Sometimes you have to leave the sunny meadows and breezy hillsides and head into the woods. It can be terrifying in there because of the shadows and you are never quite sure whether or not someone else is around. When you are younger it is easier and you are always curious about what you might find around that next bend in the track.
At the age of 15 or so I thought nothing of heading into the woods and went there regularly, often climbing up to a sinister black tower that loomed on the horizon. Once up there, above the trees, you felt almost as if you were in a strange version of heaven, or on some kind of woodland shelf above the world, closer to the sky and clouds than to the trees below.
The woods spoke to me strongly at that age, with their pleasing slight scariness and their ability to encompass the unknown, and I painted a picture of them, with myself in the foreground striding off towards the tower. Maybe the power of the woods infiltrated the painting because, when entered in a national competition, it won the prize for my age group. Perhaps fittingly it was later destroyed in a house fire, becoming truly mysterious for ever.

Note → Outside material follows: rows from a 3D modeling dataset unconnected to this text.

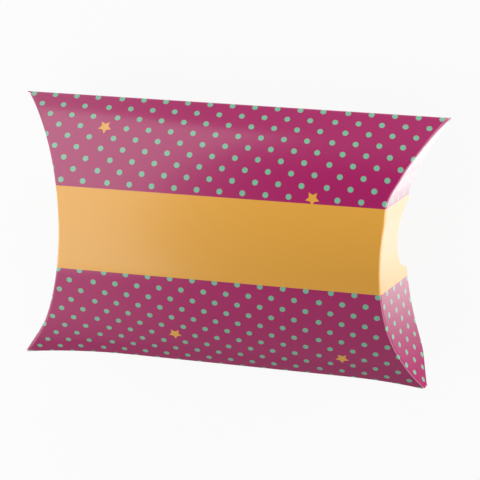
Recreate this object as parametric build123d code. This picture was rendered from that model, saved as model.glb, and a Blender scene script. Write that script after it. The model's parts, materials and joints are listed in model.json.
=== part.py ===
from build123d import *
import os
from math import cos, hypot, radians, sin

# Pillow box folded from one sheet of carton board, lying on the crown of its back panel.
# X runs along the box, Y across it between the two long folds, Z up through its thickness.
# The shapes are drawn about the middle of the box and raised onto the table when they are written.

# Box, in millimetres
box_length = 160.0         # from corner tip to corner tip along a long fold
box_width = 102.0          # between the two long folds
box_depth = 42.0           # from crown to crown
end_arc_depth = 20.4       # how far the middle of an end crease lies in from the corner tips
board = 0.4                # thickness of the board
overrun = 5.0              # how far every cutting shape runs past what it cuts

# Long folds and glued seam
fold_radius = 0.8          # outside of the folded board
fold_band = 1.6            # width of the scored strip on each side of a fold
raw_edge_setback = 0.7     # from the fold's sharp corner to the cut edge of the back panel
tab_width = 13.0
tab_setback = 4.0          # from the corner tip to the end of the tab at its fold
tab_taper = 10.0           # how much each end of the tab draws in over its width
glue_thickness = 0.1
glue_width = 8.0
glue_margin = 2.0          # bare board left round the line of glue

# End flaps
hinge_gap = 0.4            # running gap between a crease and its flap
outer_flap_angle = 76.0    # degrees from the length of the box, closed
outer_flap_reach = 14.4    # free edge past the line between the corner tips
outer_flap_shoulder = 12.0 # from the line of the tip to where the free edge levels off
outer_flap_radius = 18.0   # rounded corners of the free edge
outer_flap_relief = 2.0    # from the corner tip to the side of the flap
inner_flap_angle = 96.0
inner_flap_reach = 9.0
inner_flap_shoulder = 21.0
inner_flap_radius = 14.0
inner_flap_relief = 6.0
side_corner_radius = 1.0

# Thumb notch in each outer flap
notch_radius = 12.5
notch_offset = 4.4         # from the middle of the flap towards the upper long fold
notch_corner_radius = 1.2

half_length = box_length / 2
half_width = box_width / 2
half_depth = box_depth / 2

# Each panel is a bow of constant radius, whose axis lies beyond the opposite panel.
panel_radius = (half_width ** 2 + half_depth ** 2) / (2 * half_depth)
axis_drop = panel_radius - half_depth

# Each end crease lies in a plane that leans in from the corner tips to the crown.
crease_rise = hypot(end_arc_depth, half_depth)


def crease_plane():
    """Plane of the right front crease, with its X along the tips and its Y up to the crown."""
    return Plane(
        origin=(half_length, 0, 0),
        x_dir=(0, 1, 0),
        z_dir=(half_depth, 0, end_arc_depth),
    )


def crease_ellipse(setback):
    """The bowed panel cut by the crease plane, moved down the slope by the setback."""
    steepness = crease_rise / half_depth
    centre = -axis_drop * steepness - setback
    return Pos(0, centre) * Ellipse(panel_radius, panel_radius * steepness)


def end_waste():
    """What the front crease cuts away from the front half of a sleeve as long as the tips."""
    above_tips = Pos(0, crease_rise) * Rectangle(box_width, 2 * crease_rise)
    segment = crease_ellipse(0) & above_tips
    waste = extrude(crease_plane() * segment, amount=crease_rise, both=True)
    return split(waste, bisect_by=Plane.XY, keep=Keep.TOP)


def all_end_waste():
    """The waste of the right front crease, and its copies at the left end and on the back."""
    right_front = end_waste()
    left_front = mirror(right_front, about=Plane.YZ)
    front = [right_front, left_front]
    back = [mirror(waste, about=Plane.XY) for waste in front]
    return front, back


def lens(front_inset, back_inset, corner_radius):
    """Cross-section of the sleeve, drawn in from its outside by an inset for each panel."""
    front = Pos(0, -axis_drop) * Circle(panel_radius - front_inset)
    back = Pos(0, axis_drop) * Circle(panel_radius - back_inset)
    section = front & back
    if corner_radius > 0:
        section = fillet(section.vertices(), corner_radius)
    return section


def window(low_y, high_y, low_z, high_z):
    """A rectangle of the cross-section, given by its sides."""
    middle = Pos((low_y + high_y) / 2, (low_z + high_z) / 2)
    return middle * Rectangle(high_y - low_y, high_z - low_z)


def along_box(section, wastes):
    """A cross-section drawn out from tip to tip and trimmed at the end creases."""
    solid = extrude(Plane.YZ * section, amount=half_length, both=True)
    for waste in wastes:
        solid = solid - waste
    return solid


def sleeve_section():
    """Board of the two panels and of the upper long fold between them."""
    inside_radius = fold_radius - board
    return lens(0, 0, fold_radius) - lens(board, board, inside_radius)


def seam_section():
    """Board that turns from the front panel, round the lower fold, to the tab inside the back."""
    seam = board + glue_thickness
    inside_radius = fold_radius - board
    return lens(0, seam, fold_radius) - lens(board, seam + board, inside_radius)


def make_front_panel(front_wastes):
    edge = half_width - fold_band
    section = sleeve_section() & window(-edge, edge, 0, box_depth)
    return along_box(section, front_wastes)


def make_back_panel(back_wastes):
    """The back panel ends in a raw edge beside the lower fold, over the tab."""
    edge = half_width - fold_band
    raw_edge = half_width - raw_edge_setback
    square_cornered = lens(0, 0, 0) - lens(board, board, 0)
    section = square_cornered & window(-raw_edge, edge, -box_depth, 0)
    return along_box(section, back_wastes)


def make_upper_fold(wastes):
    edge = half_width - fold_band
    section = sleeve_section() & window(edge, box_width, -box_depth, box_depth)
    return along_box(section, wastes)


def make_lower_fold(wastes):
    edge = half_width - fold_band
    section = seam_section() & window(-box_width, -edge, -box_depth, box_depth)
    return along_box(section, wastes)


def tab_outline():
    """The tab seen in plan, drawing in at both ends from the lower fold to its inner edge."""
    fold_edge = -half_width
    inner_edge = fold_edge + fold_band + tab_width
    long_side = half_length - tab_setback
    short_side = long_side - tab_taper
    corners = [
        (-long_side, fold_edge),
        (long_side, fold_edge),
        (short_side, inner_edge),
        (-short_side, inner_edge),
    ]
    return extrude(make_face(Polyline(*corners, close=True)), amount=box_depth, both=True)


def make_glue_tab():
    """Unprinted tab on the lower fold, bowed like the back panel that it is glued to."""
    start = -half_width + fold_band
    section = seam_section() & window(start, start + tab_width, -box_depth, 0)
    band = extrude(Plane.YZ * section, amount=half_length, both=True)
    return band & tab_outline()


def make_glue_line():
    """Film of glue between the tab and the back panel."""
    start = -half_width + fold_band + glue_margin
    film = lens(board, board, fold_radius) - lens(board, board + glue_thickness, fold_radius)
    section = film & window(start, start + glue_width, -box_depth, 0)
    length = half_length - tab_setback - tab_taper - glue_margin
    return extrude(Plane.YZ * section, amount=length, both=True)


def flap_board(angle, reach):
    """Bowed board of a front flap: the crease carried along the flap's own direction."""
    across = radians(angle)
    direction = (cos(across), 0, -sin(across))
    hollow = end_arc_depth * sin(across) - half_depth * cos(across)
    root = end_arc_depth * cos(across) + half_depth * sin(across)
    flattening = hollow / half_depth
    outer_face = Ellipse(panel_radius, panel_radius * flattening)
    inner_face = Ellipse(panel_radius + board, panel_radius * flattening + board)
    bowed = Pos(0, axis_drop * flattening) * (inner_face - outer_face)
    half = Pos(0, -half_depth) * Rectangle(box_width, box_depth)
    section_plane = Plane(
        origin=(half_length, 0, 0), x_dir=(0, 1, 0), z_dir=direction
    ).offset(-root)
    return extrude(section_plane * (bowed & half), amount=root + reach + overrun)


def flap_outline(reach, shoulder, corner_radius, relief):
    """Die-cut outline of a flap, seen square on: a free edge with rounded shoulders."""
    half_top = half_width - shoulder
    side = half_width - relief
    side_top = reach * relief / shoulder
    root = crease_rise + overrun
    corners = [
        (-side, -root),
        (side, -root),
        (side, side_top),
        (half_top, reach),
        (-half_top, reach),
        (-side, side_top),
    ]
    face = make_face(Polyline(*corners, close=True))
    face = fillet(face.vertices().group_by(Axis.Y)[1], side_corner_radius)
    return fillet(face.vertices().group_by(Axis.Y)[-1], corner_radius)


def cut_flap(angle, reach, outline):
    """A right front flap: bowed board, cut to its outline and hung below the front crease."""
    across = radians(angle)
    face_plane = Plane(
        origin=(half_length, 0, 0),
        x_dir=(0, 1, 0),
        z_dir=(-sin(across), 0, -cos(across)),
    )
    cutter = extrude(face_plane * outline, amount=box_depth, both=True)
    below_crease = extrude(
        crease_plane() * crease_ellipse(hinge_gap), amount=box_depth, both=True
    )
    return flap_board(angle, reach) & cutter & below_crease


def make_outer_flap():
    outline = flap_outline(
        outer_flap_reach, outer_flap_shoulder, outer_flap_radius, outer_flap_relief
    )
    outline = outline - Pos(notch_offset, outer_flap_reach) * Circle(notch_radius)
    notch_ends = outline.vertices().group_by(Axis.Y)[-1].sort_by(Axis.X)[1:3]
    outline = fillet(notch_ends, notch_corner_radius)
    return cut_flap(outer_flap_angle, outer_flap_reach, outline)


def make_inner_flap():
    """Plain flap of the back panel, drawn on the front and turned over to the back."""
    outline = flap_outline(
        inner_flap_reach, inner_flap_shoulder, inner_flap_radius, inner_flap_relief
    )
    flap = cut_flap(inner_flap_angle, inner_flap_reach, outline)
    return mirror(flap, about=Plane.XY)


def make_parts():
    front_wastes, back_wastes = all_end_waste()
    outer_flap = make_outer_flap()
    inner_flap = make_inner_flap()
    return {
        "front_panel": make_front_panel(front_wastes),
        "back_panel": make_back_panel(back_wastes),
        "upper_fold": make_upper_fold(front_wastes + back_wastes),
        "lower_fold": make_lower_fold(front_wastes + back_wastes),
        "glue_tab": make_glue_tab(),
        "glue_line": make_glue_line(),
        "right_outer_flap": outer_flap,
        "left_outer_flap": mirror(outer_flap, about=Plane.YZ),
        "right_inner_flap": inner_flap,
        "left_inner_flap": mirror(inner_flap, about=Plane.YZ),
    }


os.makedirs("parts", exist_ok=True)
for node, solid in make_parts().items():
    on_table = Pos(0, 0, half_depth) * solid
    export_step(on_table, f"parts/{node}.step")
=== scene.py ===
import json
from math import asin, atan2, cos, pi, radians, sin, sqrt

import bpy
from mathutils import Matrix, Vector


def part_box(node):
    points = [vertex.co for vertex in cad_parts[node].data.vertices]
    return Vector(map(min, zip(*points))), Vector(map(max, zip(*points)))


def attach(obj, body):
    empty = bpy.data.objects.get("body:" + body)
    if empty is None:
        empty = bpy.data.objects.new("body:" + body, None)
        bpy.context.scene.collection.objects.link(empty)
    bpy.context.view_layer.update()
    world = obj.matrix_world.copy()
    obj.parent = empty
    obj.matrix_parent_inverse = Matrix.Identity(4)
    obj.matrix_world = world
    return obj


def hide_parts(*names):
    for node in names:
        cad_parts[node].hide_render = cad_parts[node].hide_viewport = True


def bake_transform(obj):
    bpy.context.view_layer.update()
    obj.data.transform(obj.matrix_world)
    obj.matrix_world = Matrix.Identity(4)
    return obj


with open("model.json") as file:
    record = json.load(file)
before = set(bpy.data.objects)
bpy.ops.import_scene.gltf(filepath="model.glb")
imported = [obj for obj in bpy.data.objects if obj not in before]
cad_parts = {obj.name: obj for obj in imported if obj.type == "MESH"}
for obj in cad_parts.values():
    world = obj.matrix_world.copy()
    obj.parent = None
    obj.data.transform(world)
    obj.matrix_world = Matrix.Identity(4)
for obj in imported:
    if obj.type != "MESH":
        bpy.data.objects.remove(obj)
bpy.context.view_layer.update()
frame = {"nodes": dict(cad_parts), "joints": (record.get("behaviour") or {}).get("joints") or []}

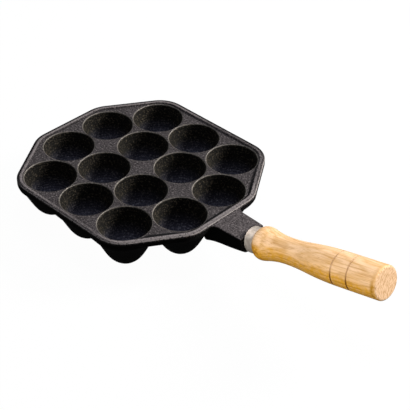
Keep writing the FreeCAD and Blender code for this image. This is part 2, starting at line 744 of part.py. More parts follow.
def make_grip(body):
    """The turned grip: a spigot in the ferrule, a bulge, a waist and a barrel with scored grooves."""
    spigot_x = s.ferrule_wall + s.spigot_end_gap
    spigot_r = s.ferrule_radius - s.ferrule_wall - s.spigot_clearance
    bulge_x = s.ferrule_length + s.bulge_from_shoulder
    waist_x = s.ferrule_length + s.waist_from_shoulder

    def blend(x1, r1, x2, r2, crown):
        """The hollow's radius, and where it meets a crown, on a turning from a crest to a waist."""
        run, fall = x2 - x1, r1 - r2
        both = (run ** 2 + fall ** 2) / (2 * fall)
        hollow = both - crown
        return hollow, x1 + run * crown / both, r1 - crown + (both - fall) * crown / both

    sx, sr = s.ferrule_length.value, s.shoulder_radius.value
    bx, br, crown = bulge_x.value, s.bulge_radius.value, s.bulge_crown_radius.value
    wx, wr = waist_x.value, s.waist_radius.value
    ex, er, barrel_crown = barrel_start.value, s.barrel_radius.value, s.barrel_crown_radius.value
    end_x, rounding = grip_length.value, s.end_rounding.value
    front = ((bx - sx) ** 2 + (br - sr) ** 2) / (2 * (br - sr))
    hollow, meet_x, meet_r = blend(bx, br, wx, wr, crown)
    long_hollow, far_x, far_r = blend(ex, er, wx, wr, barrel_crown)

    sketch = new_sketch(body, "grip_profile", "XZ_Plane")
    half = Outline(sketch, sx, sr)
    bulge_front = half.arc(bx, br, bx, br - front, left=False)
    bulge_back = half.arc(meet_x, meet_r, bx, br - crown, left=False)
    waist_front = half.arc(wx, wr, wx, wr + hollow, left=True)
    half.arc(far_x, far_r, wx, wr + long_hollow, left=True)
    barrel_front = half.arc(ex, er, ex, er - barrel_crown, left=False)
    barrel = half.line(end_x - rounding, er, smooth=True)
    corner = half.arc(end_x, er - rounding, end_x - rounding, er - rounding, left=False)
    end = half.line(end_x, 0, smooth=True)
    axis = half.line(spigot_x.value, 0)
    chamfer_r = spigot_r - s.ferrule_corner_radius
    spigot_end = half.line(spigot_x.value, chamfer_r.value)
    chamfer = half.line((spigot_x + s.ferrule_corner_radius).value, spigot_r.value)
    spigot = half.line(sx, spigot_r.value)
    shoulder = half.line(sx, sr)
    half.close()
    half.level(barrel, spigot, axis)
    half.upright(end, spigot_end, shoulder)
    half.place(bulge_front, CENTRE, bulge_x)
    half.place(shoulder, END, s.ferrule_length, s.shoulder_radius)
    half.place(bulge_back, END, bulge_x, s.bulge_radius)
    half.size(s.bulge_crown_radius, "Radius", bulge_back)
    half.place(waist_front, END, waist_x, s.waist_radius)
    half.place(waist_front, CENTRE, waist_x)
    half.size(s.barrel_crown_radius, "Radius", barrel_front)
    half.place(barrel, START, barrel_start, s.barrel_radius)
    half.size(s.end_rounding, "Radius", corner)
    half.place(axis, START, grip_length, 0)
    half.place(axis, END, spigot_x)
    half.place(spigot_end, END, y=chamfer_r)
    half.place(chamfer, END, spigot_x + s.ferrule_corner_radius, spigot_r)
    spin(body, "Revolution", "turning", sketch, "H_Axis")

    # the blind bore for the stud
    bore_r = s.stud_radius + s.thread_clearance
    bore_end = s.stud_in_grip + s.grip_bore_spare
    sketch = new_sketch(body, "stud_bore_profile", "XZ_Plane")
    hole = Outline(sketch, 0, 0)
    mouth = hole.line(0, bore_r.value)
    wall = hole.line(bore_end.value, bore_r.value)
    bottom = hole.line(bore_end.value, 0)
    axis = hole.line(0, 0)
    hole.close()
    hole.upright(mouth, bottom)
    hole.level(wall, axis)
    hole.rule("Coincident", mouth, START, *ORIGIN)
    hole.place(wall, END, bore_end, bore_r)
    spin(body, "Groove", "stud_bore", sketch, "H_Axis")

    cut_rings(body, "burnt_groove", grip_length - s.groove_from_end, s.barrel_radius,
              s.groove_width, s.groove_depth, s.groove_spacing, s.grooves)


grip_pieces = {"handle_stud": make_stud, "ferrule": make_ferrule, "grip": make_grip}
for label, make in grip_pieces.items():
    piece = new_body(label)
    make(piece)
    put_on_axis(piece)
doc.recompute()


# ---------------------------------------------------------------- checks, and the parts' files

def check(condition, message):
    if not condition:
        raise RuntimeError(message)


ADDS = ("PartDesign::Pad", "PartDesign::Revolution")
CUTS = ("PartDesign::Pocket", "PartDesign::Groove")

for thing in doc.Objects:
    check(not {"Invalid", "Error"} & set(thing.State), f"{thing.Name} failed: {thing.State}")
    if thing.TypeId == "Sketcher::SketchObject" and thing.GeometryCount:
        check(thing.FullyConstrained, f"{thing.Name} isn't fully constrained")
    if thing.TypeId in ADDS + CUTS and thing.BaseFeature:
        change = thing.Shape.Volume - thing.BaseFeature.Shape.Volume
        check(change > 0 if thing.TypeId in ADDS else change < 0, f"{thing.Name} changes nothing")

os.makedirs("parts", exist_ok=True)
for body in doc.findObjects("PartDesign::Body"):
    shape = body.Shape
    check(not shape.isNull() and shape.isValid(), f"{body.Label} has no valid shape")
    check(len(shape.Solids) == 1, f"{body.Label} is in {len(shape.Solids)} pieces")
    shape.exportStep(f"parts/{body.Label}.step")
    box = shape.optimalBoundingBox()
    print(f"{body.Label}: {shape.Volume / 1000:.2f} cm3, {len(shape.Faces)} faces, "
          f"X {box.XMin:.2f}..{box.XMax:.2f}, Y {box.YMin:.2f}..{box.YMax:.2f}, "
          f"Z {box.ZMin:.2f}..{box.ZMax:.2f}")
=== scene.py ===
# %% [markdown]
# # A takoyaki pan, dressed around its fixed frame
# The pan is one iron casting with fourteen deep cups, held by a turned wooden grip on a steel stud.
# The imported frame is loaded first, because it fixes every place and size. Everything made below sits
# where the frame says, in metres.

# %% Load the fixed frame
import bmesh
import bpy
import math
from mathutils import Matrix, Vector


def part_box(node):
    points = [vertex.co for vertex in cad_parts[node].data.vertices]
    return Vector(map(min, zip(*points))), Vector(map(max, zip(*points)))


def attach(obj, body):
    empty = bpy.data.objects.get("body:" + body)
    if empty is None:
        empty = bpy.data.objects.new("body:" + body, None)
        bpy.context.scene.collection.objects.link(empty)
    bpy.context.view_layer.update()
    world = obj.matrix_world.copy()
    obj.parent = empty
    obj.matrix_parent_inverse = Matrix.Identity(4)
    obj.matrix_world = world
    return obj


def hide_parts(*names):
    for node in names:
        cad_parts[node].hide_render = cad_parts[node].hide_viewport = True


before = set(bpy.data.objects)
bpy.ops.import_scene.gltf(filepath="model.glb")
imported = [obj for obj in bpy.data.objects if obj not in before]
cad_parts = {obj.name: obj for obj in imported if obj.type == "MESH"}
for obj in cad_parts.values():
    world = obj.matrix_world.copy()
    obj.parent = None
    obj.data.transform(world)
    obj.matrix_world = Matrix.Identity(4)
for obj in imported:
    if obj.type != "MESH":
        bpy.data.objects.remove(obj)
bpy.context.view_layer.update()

from types import SimpleNamespace

# %% [markdown]
# ## The sizes
# A few driving sizes of the casting are enough. The plate's middle and the height of its cooking face
# come from the frame's box round the pan, so that the dressed casting can't drift from its solid.

# %% Driving sizes of the casting
MM = 0.001
plate_length = 178.8 * MM
plate_width = 166.4 * MM
plate_over_chamfers = 184.4 * MM
chamfer_turn = math.radians(33.4)
corner_radius = 24 * MM
plate_thickness = 4.5 * MM
edge_rounding = 1.2 * MM
under_rounding = 0.8 * MM
rim_width = 5 * MM
rim_rise = 1.3 * MM
rim_lean = math.radians(40)

pan_low, pan_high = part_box("pan")
plate_x = pan_low.x + plate_length / 2
cook_z = pan_high.z - rim_rise
print("plate middle at x", round(plate_x / MM, 2), "mm, cooking face at z", round(cook_z / MM, 2), "mm")

# %% [markdown]
# ## The camera
# The camera stands in front of the pan on its handle side, looking down at about 37 degrees with a long
# lens, so the plate keeps nearly parallel edges. It is made first, because every later choice is judged
# through it.

# %% A new object, and the way out to its stand
def new_object(name, data):
    """An object that shows some data, linked to the scene."""
    made = bpy.data.objects.new(name, data)
    bpy.context.scene.collection.objects.link(made)
    return made


def bearing(azimuth, elevation):
    """The direction out to a stand. Azimuth 0 is in front, on the -Y side, and it grows towards +X."""
    return Vector((math.sin(azimuth) * math.cos(elevation), -math.cos(azimuth) * math.cos(elevation),
                   math.sin(elevation)))


# %% Make the camera
camera_azimuth = math.radians(44.26)
camera_elevation = math.radians(37.32)
camera_roll = math.radians(0.26)
camera_distance = 0.9054
camera_aim = Vector((plate_x + 68.56 * MM, -0.21 * MM, cook_z))
picture_width = 410
focal_pixels = 1212.6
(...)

Now it seems that going into the woods is a midlife thing. Some Jungian analysts see the woods as a symbolic place where people go to learn about themselves in middle age. It is difficult to go into that dark unknown but well worth the risk, they say. The alternative, to stay on the surface of life, in the easy meadow, is actually more dangerous in the long run as you could miss out on everything that matters.
When painting I find myself drawn to compositions that lead towards a place you can’t quite see. It’s like going into the woods. You’re entering a landscape and heading for the hidden part. Something momentous will be there. Your courage will be rewarded.
Even urban places have their ‘woods’. From my kitchen window in Salford I could see the way that led into town, into the centre of Manchester where the unexpected, the glamour and the grime were waiting to be encountered. I tried to paint that route, which disappeared into the shadows between tall buildings.
Back in Lancashire, there was a small wood where a wooden circle once stood. I visited it a few times and wondered why it felt magical there. Was it because I expected it should be or was there really something extraordinary there?
In the Lancashire hills I used to cycle through I sometimes saw lonely valleys running off into the heathery distance, with no footpaths in sight. I painted one such scene, with a house that is cut off from the world and some trees which, settling themselves here and there, seem to have positioned themselves on purpose to obscure the view of a distant valley. I think the house that ended up in my painting is derelict. I will probably never visit it and it still haunts my mind, symbolising unexplored territory and inaccessible places.